Meu pai, mesmo com os cuidados anunciados naquela tarde de 1º de abril, continuou militando. Se já não podia falar de política abertamente na rua, falava em casa. Passei, então, a ter uma espécie de crônica do cotidiano, diária, a partir dos comentários tirados do jornal carioca ‘Última Hora’, na maioria das vezes furiosos de meu pai contra a ditadura.

Assim começou minha vida militante. Pelas mãos de meu pai fui desenvolvendo o sentido da independência de classe, do valor da democracia e da necessidade do socialismo.  Até a morte de meu pai dez anos depois foram muitos jornais, livros e comentários que me fizeram querer fazer a escolha de ser uma militante pelo socialismo.

Entrei na universidade e me tornei militante de verdade, em uma organização política do movimento estudantil. Meu primeiro pensamento foi para meu pai. Estava seguindo seus ensinamentos, para p desespero de minha mãe. Agora teria que se preocupar e temer pela filha.

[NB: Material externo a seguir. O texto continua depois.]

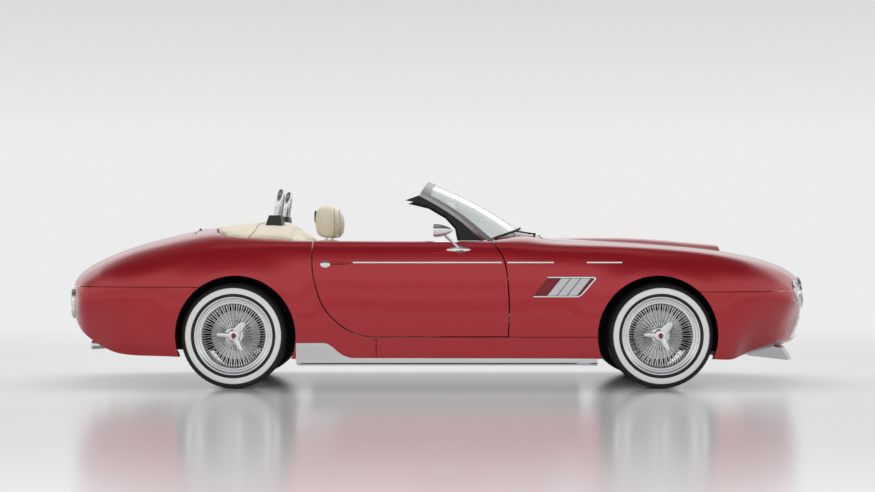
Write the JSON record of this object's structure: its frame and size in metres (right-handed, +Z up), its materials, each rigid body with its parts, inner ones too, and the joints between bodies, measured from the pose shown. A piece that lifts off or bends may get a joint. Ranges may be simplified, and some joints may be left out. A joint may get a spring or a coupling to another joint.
{
  "type": "roadster convertible",
  "caption": "Open roadster with a long bonnet, raked screen, padded rear deck with roll hoops, wire wheels and chrome trim; wheels, steering, doors, bonnet and boot lid move.",
  "frame": {"origin": "on the ground under the middle of the car's overall length and width", "axes": "+X towards the nose, +Y to the car's left, +Z up"},
  "size_m": [4.8176, 1.954, 1.3219],
  "materials": {
    "red_paint": "deep metallic red lacquer, glossy",
    "dark_structure": "satin black body structure",
    "chrome": "polished chrome",
    "silver": "satin silver",
    "tyre": "black rubber with a white side band",
    "cream_leather": "cream leather",
    "black_plastic": "grained black",
    "black_rubber": "matt black seal",
    "glass": "clear laminated glass",
    "lamp_glass": "clear lamp cover",
    "red_lens": "red lens",
    "cast_metal": "plain cast metal",
    "steel": "machined steel"
  },
  "bodies": {
    "chassis": {"arch_liners": "dark_structure", "console": "black_plastic", "dashboard": "black_plastic", "door_hinges": "steel", "engine": "cast_metal", "exhaust": "chrome", "front_axle": "steel", "front_wings": "red_paint", "grille": "chrome", "head_restraints": "cream_leather", "headlamps": "lamp_glass", "hoop_bases": "black_plastic", "lamp_bezels": "chrome", "lower_grille": "chrome", "nose_cover": "red_paint", "radiator": "black_plastic", "rear_axle": "steel", "rear_deck": "cream_leather", "rear_quarters": "red_paint", "roll_hoops": "chrome", "seat_backs": "cream_leather", "seat_bases": "black_plastic", "seat_cushions": "cream_leather", "side_vents": "silver", "sill_panels": "red_paint", "sill_trims": "chrome", "splitter": "silver", "tail_cover": "red_paint", "tail_lamps": "red_lens", "tub": "dark_structure", "windscreen_frame": "chrome", "windscreen_glass": "glass", "windscreen_seals": "black_rubber", "wing_strips": "chrome", "wipers": "black_rubber"},
    "knuckle_left": {"knuckle_left": "steel"},
    "knuckle_right": {"knuckle_right": "steel"},
    "wheel_front_left": {"wheel_front_left": "chrome", "tyre_front_left": "tyre"},
    "wheel_front_right": {"wheel_front_right": "chrome", "tyre_front_right": "tyre"},
    "wheel_rear_left": {"wheel_rear_left": "chrome", "tyre_rear_left": "tyre"},
    "wheel_rear_right": {"wheel_rear_right": "chrome", "tyre_rear_right": "tyre"},
    "steering_wheel": {"steering_wheel": "black_plastic"},
    "door_left": {"door_left": "red_paint", "door_trim_left": "chrome", "mirror_left": "chrome"},
    "door_right": {"door_right": "red_paint", "door_trim_right": "chrome", "mirror_right": "chrome"},
    "bonnet": {"bonnet": "red_paint"},
    "boot_lid": {"boot_lid": "red_paint"}
  },
  "joints": [
    {"name": "steer_left", "type": "hinge", "parent": "chassis", "child": "knuckle_left", "pos_m": [1.402, 0.62, 0.332], "axis": [0, 0, 1], "range_deg": [-32, 32]},
    {"name": "spin_front_left", "type": "hinge", "parent": "knuckle_left", "child": "wheel_front_left", "pos_m": [1.402, 0.745, 0.332], "axis": [0, 1, 0], "continuous": true},
    {"name": "spin_rear_left", "type": "hinge", "parent": "chassis", "child": "wheel_rear_left", "pos_m": [-1.28, 0.745, 0.332], "axis": [0, 1, 0], "continuous": true},
    {"name": "door_left_hinge", "type": "hinge", "parent": "chassis", "child": "door_left", "pos_m": [0.415, 0.86593, 0.56], "axis": [0, 0, -1], "range_deg": [0, 62]},
    {"name": "steer_right", "type": "hinge", "parent": "chassis", "child": "knuckle_right", "pos_m": [1.402, -0.62, 0.332], "axis": [0, 0, 1], "range_deg": [-32, 32]},
    {"name": "spin_front_right", "type": "hinge", "parent": "knuckle_right", "child": "wheel_front_right", "pos_m": [1.402, -0.745, 0.332], "axis": [0, 1, 0], "continuous": true},
    {"name": "spin_rear_right", "type": "hinge", "parent": "chassis", "child": "wheel_rear_right", "pos_m": [-1.28, -0.745, 0.332], "axis": [0, 1, 0], "continuous": true},
    {"name": "door_right_hinge", "type": "hinge", "parent": "chassis", "child": "door_right", "pos_m": [0.415, -0.86593, 0.56], "axis": [0, 0, 1], "range_deg": [0, 62]},
    {"name": "steering_column", "type": "hinge", "parent": "chassis", "child": "steering_wheel", "pos_m": [-0.02, 0.362, 0.732], "axis": [-0.9272, 0, 0.3746], "range_deg": [-448, 448]},
    {"name": "bonnet_hinge", "type": "hinge", "parent": "chassis", "child": "bonnet", "pos_m": [0.672, 0, 0.962], "axis": [0, -1, 0], "range_deg": [0, 50]},
    {"name": "boot_lid_hinge", "type": "hinge", "parent": "chassis", "child": "boot_lid", "pos_m": [-1.562, 0, 1.006], "axis": [0, 1, 0], "range_deg": [0, 60]}
  ],
  "couplings": [
    {"joint": "steer_right", "follows": "steer_left", "ratio": 1},
    {"joint": "steering_column", "follows": "steer_left", "ratio": 14}
  ]
}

De novo senti medo. Nos primeiros dias de aula, fui à Universidade Federal Fluminense (UFF) participar de uma reunião chamada pelo Diretório Central dos Estudantes (DCE), para organizar uma semana de calouros unificada de todas as universidades. A reunião foi interrompida pela Polícia do Exército, que fez um corredor polonês para nos retirar da Universidade. Neste dia, pudemos ir embora sem maiores sustos. “Não confie em ninguém de farda, minha filha”, lembrei.

Pela TV assistíamos diariamente aos desmandos da ditadura na economia, na política e em cada aspecto da nossa vida. Não podíamos falar de política, mas também não podíamos andar em grupo, usar nossas roupas extravagantes, namorar na rua, enfim, viver. As Damares, Velez e companhia vêm de longe.

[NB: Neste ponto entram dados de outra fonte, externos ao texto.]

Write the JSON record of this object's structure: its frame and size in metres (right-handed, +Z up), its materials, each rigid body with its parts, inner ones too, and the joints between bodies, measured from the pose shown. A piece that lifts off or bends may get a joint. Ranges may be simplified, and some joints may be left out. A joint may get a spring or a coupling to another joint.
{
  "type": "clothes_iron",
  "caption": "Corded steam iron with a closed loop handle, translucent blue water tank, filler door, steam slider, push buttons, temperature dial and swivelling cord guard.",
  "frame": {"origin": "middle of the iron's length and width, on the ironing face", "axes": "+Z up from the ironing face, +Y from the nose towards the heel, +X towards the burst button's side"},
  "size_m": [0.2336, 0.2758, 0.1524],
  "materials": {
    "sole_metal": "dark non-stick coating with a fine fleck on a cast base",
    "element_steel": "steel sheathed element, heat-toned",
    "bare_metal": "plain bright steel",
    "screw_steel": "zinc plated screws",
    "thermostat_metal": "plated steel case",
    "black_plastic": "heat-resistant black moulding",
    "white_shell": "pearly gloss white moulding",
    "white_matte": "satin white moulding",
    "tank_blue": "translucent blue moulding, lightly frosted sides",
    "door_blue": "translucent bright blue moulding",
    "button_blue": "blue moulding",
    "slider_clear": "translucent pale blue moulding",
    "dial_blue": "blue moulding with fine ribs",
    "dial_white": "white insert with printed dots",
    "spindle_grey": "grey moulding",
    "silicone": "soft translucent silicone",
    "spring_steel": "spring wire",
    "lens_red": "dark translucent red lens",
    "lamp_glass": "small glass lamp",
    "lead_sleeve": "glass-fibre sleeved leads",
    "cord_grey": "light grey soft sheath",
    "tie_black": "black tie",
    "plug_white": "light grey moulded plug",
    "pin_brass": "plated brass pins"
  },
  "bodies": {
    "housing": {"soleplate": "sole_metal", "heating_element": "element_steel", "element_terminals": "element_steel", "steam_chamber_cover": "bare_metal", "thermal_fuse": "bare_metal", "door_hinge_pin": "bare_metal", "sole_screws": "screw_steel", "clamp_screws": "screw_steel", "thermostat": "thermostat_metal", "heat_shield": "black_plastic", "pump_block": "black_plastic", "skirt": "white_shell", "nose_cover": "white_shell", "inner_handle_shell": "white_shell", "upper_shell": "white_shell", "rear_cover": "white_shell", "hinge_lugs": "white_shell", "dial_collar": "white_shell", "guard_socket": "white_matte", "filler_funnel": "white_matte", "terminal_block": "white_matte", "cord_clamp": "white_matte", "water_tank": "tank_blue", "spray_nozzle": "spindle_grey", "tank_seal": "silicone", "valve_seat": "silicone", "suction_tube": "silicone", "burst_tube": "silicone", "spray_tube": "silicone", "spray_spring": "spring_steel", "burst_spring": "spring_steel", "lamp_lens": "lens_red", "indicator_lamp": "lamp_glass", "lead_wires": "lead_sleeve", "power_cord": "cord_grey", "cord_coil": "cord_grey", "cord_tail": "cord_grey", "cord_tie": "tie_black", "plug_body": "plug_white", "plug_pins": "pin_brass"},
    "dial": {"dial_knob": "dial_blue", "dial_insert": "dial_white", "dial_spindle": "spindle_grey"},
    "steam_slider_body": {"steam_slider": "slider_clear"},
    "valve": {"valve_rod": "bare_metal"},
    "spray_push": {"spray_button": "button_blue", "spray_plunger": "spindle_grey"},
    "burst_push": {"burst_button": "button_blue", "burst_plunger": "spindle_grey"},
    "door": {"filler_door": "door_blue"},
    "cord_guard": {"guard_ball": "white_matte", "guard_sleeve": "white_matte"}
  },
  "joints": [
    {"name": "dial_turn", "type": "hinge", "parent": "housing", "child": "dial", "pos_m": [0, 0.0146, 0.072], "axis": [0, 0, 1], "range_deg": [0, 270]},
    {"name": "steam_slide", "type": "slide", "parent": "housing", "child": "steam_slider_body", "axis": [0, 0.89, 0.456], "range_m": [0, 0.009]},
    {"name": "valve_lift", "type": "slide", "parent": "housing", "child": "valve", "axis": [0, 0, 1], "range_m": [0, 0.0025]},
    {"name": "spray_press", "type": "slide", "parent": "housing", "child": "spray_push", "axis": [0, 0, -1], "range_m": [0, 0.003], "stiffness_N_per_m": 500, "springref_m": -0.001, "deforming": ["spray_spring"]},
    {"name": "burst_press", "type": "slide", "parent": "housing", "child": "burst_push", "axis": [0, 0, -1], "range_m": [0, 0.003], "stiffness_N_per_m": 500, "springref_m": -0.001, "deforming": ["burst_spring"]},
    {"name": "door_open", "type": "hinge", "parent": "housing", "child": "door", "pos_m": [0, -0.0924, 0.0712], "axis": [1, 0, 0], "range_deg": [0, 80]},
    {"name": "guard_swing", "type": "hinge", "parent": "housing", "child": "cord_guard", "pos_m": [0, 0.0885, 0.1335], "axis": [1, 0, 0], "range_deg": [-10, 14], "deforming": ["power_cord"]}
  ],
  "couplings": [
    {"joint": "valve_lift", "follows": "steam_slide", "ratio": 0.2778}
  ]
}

Os anos seguiam cada vez mais difíceis. As perseguições aumentavam. Fui presa duas vezes. Na primeira, por namorar na rua, porque segundo o PM eu “só poderia ser prostituta por estar beijando um negro”. Na segunda, tentando viajar para o encontro de estudantes em Belo Horizonte, que tentava reconstruir a UNE. Daí em diante passei a ser seguida e ameaçada de prisão até 1993! Isto mesmo, depois de dez anos da queda da ditadura militar. Está tudo lá no dossiê da Comissão da Verdade.

A ditadura seguia seu curso. Pra frente Brasil. Ame-o ou deixe-o. Às escondidas, ou na clandestinidade, tramávamos o fim da ditadura. Tivemos mortos, torturados, exilados e desertores. A maioria de nós seguiu em frente. Lutamos de todas as formas e com todas as nossas forças. E cada dia valeu a pena. Cada dor, medo, vida e lágrimas derramadas valeram a pena.

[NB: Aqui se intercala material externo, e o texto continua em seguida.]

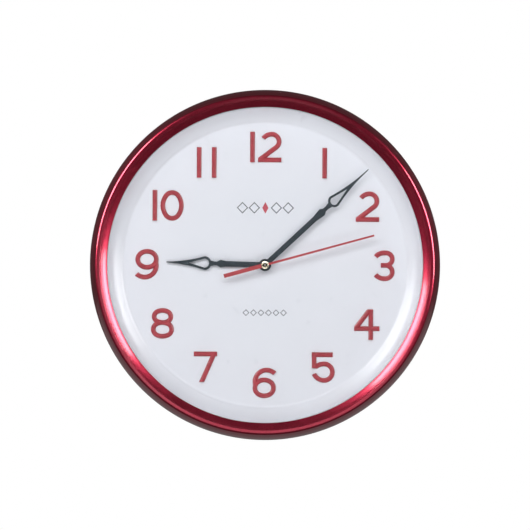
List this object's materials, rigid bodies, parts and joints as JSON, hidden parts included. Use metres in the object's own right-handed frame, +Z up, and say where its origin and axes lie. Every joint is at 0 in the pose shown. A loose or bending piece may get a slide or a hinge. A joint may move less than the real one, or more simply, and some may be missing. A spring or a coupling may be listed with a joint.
{
  "type": "wall clock",
  "caption": "Round wall clock with a red bezel, a white dished dial with raised numerals, spear hands and a battery quartz movement that clips in behind the dial",
  "frame": {"origin": "on the hands' axis, in the plane of the rear rim that rests on the wall", "axes": "+Y points into the wall, so the dial faces -Y; +Z is up, towards twelve o'clock; +X is to the right as the dial is read"},
  "size_m": [0.3, 0.044, 0.3],
  "materials": {
    "red_lacquer": "metallic red lacquer on moulded plastic, glossy",
    "clear_lens": "clear flat glass",
    "white_dial": "glossy cool white moulding",
    "numeral_red": "red moulded plastic, satin",
    "grey_cover": "dark textured moulding",
    "screw_steel": "zinc plated",
    "dark_hand": "dark blue-grey paint on stamped aluminium",
    "red_hand": "red paint on stamped aluminium",
    "brass": "turned and polished",
    "white_acetal": "moulded acetal",
    "black_plastic": "moulded, fine texture",
    "magnet": "sintered magnet",
    "bright_steel": "stamped and plated",
    "copper": "enamelled copper wire",
    "board": "phenolic circuit board",
    "cell": null
  },
  "bodies": {
    "case": {"bezel_ring": "red_lacquer", "case_screws": "screw_steel", "chip_cap": "black_plastic", "circuit_board": "board", "coil_bobbin": "white_acetal", "coil_core": "bright_steel", "coil_winding": "copper", "crystal_can": "bright_steel", "dial_tray": "white_dial", "front_lens": "clear_lens", "movement_front_shell": "black_plastic", "movement_mid_plate": "black_plastic", "movement_rear_shell": "black_plastic", "negative_contact": "bright_steel", "numeral_01": "numeral_red", "numeral_02": "numeral_red", "numeral_03": "numeral_red", "numeral_04": "numeral_red", "numeral_05": "numeral_red", "numeral_06": "numeral_red", "numeral_07": "numeral_red", "numeral_08": "numeral_red", "numeral_09": "numeral_red", "numeral_10": "numeral_red", "numeral_11": "numeral_red", "numeral_12": "numeral_red", "positive_contact": "bright_steel", "rear_cover": "grey_cover", "stator": "bright_steel"},
    "seconds_arbor": {"second_wheel": "white_acetal", "second_hand": "red_hand", "second_hand_collet": "brass"},
    "third_arbor": {"third_wheel": "white_acetal"},
    "centre_arbor": {"centre_wheel": "white_acetal"},
    "step_arbor": {"step_wheel": "white_acetal"},
    "rotor": {"rotor_pinion": "white_acetal", "rotor_magnet": "magnet"},
    "minutes_arbor": {"cannon_pinion": "white_acetal", "minute_hand": "dark_hand"},
    "setting_arbor": {"minute_wheel": "white_acetal", "setting_knob": "black_plastic"},
    "hours_arbor": {"hour_wheel": "white_acetal", "hour_hand": "dark_hand"},
    "cell": {"aa_cell": "cell"}
  },
  "joints": [
    {"name": "minute_spin", "type": "hinge", "parent": "case", "child": "minutes_arbor", "pos_m": [0, -0.01, 0], "axis": [0, 1, 0], "continuous": true},
    {"name": "hour_spin", "type": "hinge", "parent": "case", "child": "hours_arbor", "pos_m": [0, -0.01, 0], "axis": [0, 1, 0], "continuous": true},
    {"name": "setting_spin", "type": "hinge", "parent": "case", "child": "setting_arbor", "pos_m": [-0.0105, -0.01, 0], "axis": [0, 1, 0], "continuous": true},
    {"name": "second_spin", "type": "hinge", "parent": "case", "child": "seconds_arbor", "pos_m": [0, -0.01, 0], "axis": [0, 1, 0], "continuous": true},
    {"name": "third_spin", "type": "hinge", "parent": "case", "child": "third_arbor", "pos_m": [0, -0.01, 0.0102], "axis": [0, 1, 0], "continuous": true},
    {"name": "centre_spin", "type": "hinge", "parent": "case", "child": "centre_arbor", "pos_m": [0, -0.01, 0], "axis": [0, 1, 0], "continuous": true},
    {"name": "step_spin", "type": "hinge", "parent": "case", "child": "step_arbor", "pos_m": [0.00709, -0.01, 0.00125], "axis": [0, 1, 0], "continuous": true},
    {"name": "rotor_spin", "type": "hinge", "parent": "case", "child": "rotor", "pos_m": [0.01398, -0.01, 0.00003], "axis": [0, 1, 0], "continuous": true},
    {"name": "cell_slide", "type": "slide", "parent": "case", "child": "cell", "axis": [0, 1, 0], "range_m": [0, 0.02]}
  ],
  "couplings": [
    {"joint": "hour_spin", "follows": "minute_spin", "ratio": 0.083333},
    {"joint": "setting_spin", "follows": "minute_spin", "ratio": -0.33333},
    {"joint": "third_spin", "follows": "second_spin", "ratio": -0.13333},
    {"joint": "centre_spin", "follows": "second_spin", "ratio": 0.016667},
    {"joint": "step_spin", "follows": "second_spin", "ratio": -5},
    {"joint": "rotor_spin", "follows": "second_spin", "ratio": 30}
  ]
}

Chegamos a 1984 e nossa luta derrubou a ditadura. Nós vencemos, Sr. Bolsonaro. Você e sua corja de torturadores assassinos foram derrotados. E, por isso, nós, os vencedores e vencedoras, não vamos permitir que você comemore, amanhã, os 20 anos em que nos oprimiram e tentaram nos calar.

Neste dia 31 de março de 2019, eu vou pra rua de novo, para gritar “ditadura nunca mais”. Vou pra a rua para honrar os ensinamentos de meu pai e as lágrimas de preocupação da minha mãe. Vou pra rua porque nossa luta não acabou e o seu governo, Sr. Bolsonaro, quer nos fazer voltar aos tempos sombrios da ditadura. Vou pra rua porque ainda não acredito em ninguém de farda, nem nos bombeiros.